My feeling is, sentiment should be viewed in stages. First, come up with an idea. Second, find out how often that particular topic is being discussed in the media and by the public. Then, rank that frequency against other historical periods, if possible. Last, decide if the current frequency is truly at an extreme. If it is, then fading will put money in your pocket in almost every case.
Now, within these stages are degrees. Sometimes, public sentiment can be right for long periods before that sentiment reaches an extreme worth acting on. I also believe it is important to distinguish between what people say and what they do.
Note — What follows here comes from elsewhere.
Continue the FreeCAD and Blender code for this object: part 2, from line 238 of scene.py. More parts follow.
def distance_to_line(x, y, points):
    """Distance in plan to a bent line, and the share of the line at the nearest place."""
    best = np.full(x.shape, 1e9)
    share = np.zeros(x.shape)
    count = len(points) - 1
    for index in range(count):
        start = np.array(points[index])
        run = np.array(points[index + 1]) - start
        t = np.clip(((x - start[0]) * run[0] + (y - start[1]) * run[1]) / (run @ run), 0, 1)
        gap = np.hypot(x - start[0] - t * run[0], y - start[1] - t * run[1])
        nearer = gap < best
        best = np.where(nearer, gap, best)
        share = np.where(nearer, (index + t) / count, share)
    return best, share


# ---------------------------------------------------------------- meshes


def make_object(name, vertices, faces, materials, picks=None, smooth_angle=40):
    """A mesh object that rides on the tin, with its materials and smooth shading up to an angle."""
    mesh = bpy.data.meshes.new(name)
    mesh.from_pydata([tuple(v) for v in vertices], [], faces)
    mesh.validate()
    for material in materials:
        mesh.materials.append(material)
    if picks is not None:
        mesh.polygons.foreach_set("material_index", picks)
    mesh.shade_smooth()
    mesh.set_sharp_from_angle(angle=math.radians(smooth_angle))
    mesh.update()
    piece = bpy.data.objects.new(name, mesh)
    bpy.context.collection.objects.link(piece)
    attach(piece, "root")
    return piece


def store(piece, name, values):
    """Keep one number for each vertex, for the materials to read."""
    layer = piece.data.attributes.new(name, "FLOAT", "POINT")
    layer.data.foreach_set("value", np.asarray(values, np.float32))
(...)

The current environment illustrates this perfectly. News stories about the economy and the stock market are negative. Line 100 people on the street, and they will mostly say they are feeling bad about future prospects, both personally and for the broader picture. They will tell you they are bearish regarding the stock market. The next question is the one that is not being asked, however. That is: What are these people doing with their portfolios right now? You would guess they sold everything, as bearish as they are. But reality is a bit different. People are bearish, but their IRAs and 401(k) accounts are still stuffed with stocks. That tells me we haven’t reached an extreme yet in bearish sentiment.
There are a lot of ways to rank sentiment levels against historical averages. Doing an Internet search as to how many times a particular term is mentioned in the newspapers is growing more popular. Another way is to compare the trend in question with other overblown moves and find out how far sentiment went before a sustained change took place. Recent examples of this are the tech move in 1999 and real estate as of 18 months ago.
These tools may help you figure out when oil is going to top out for good, but keep in mind that it may be years before that actually happens.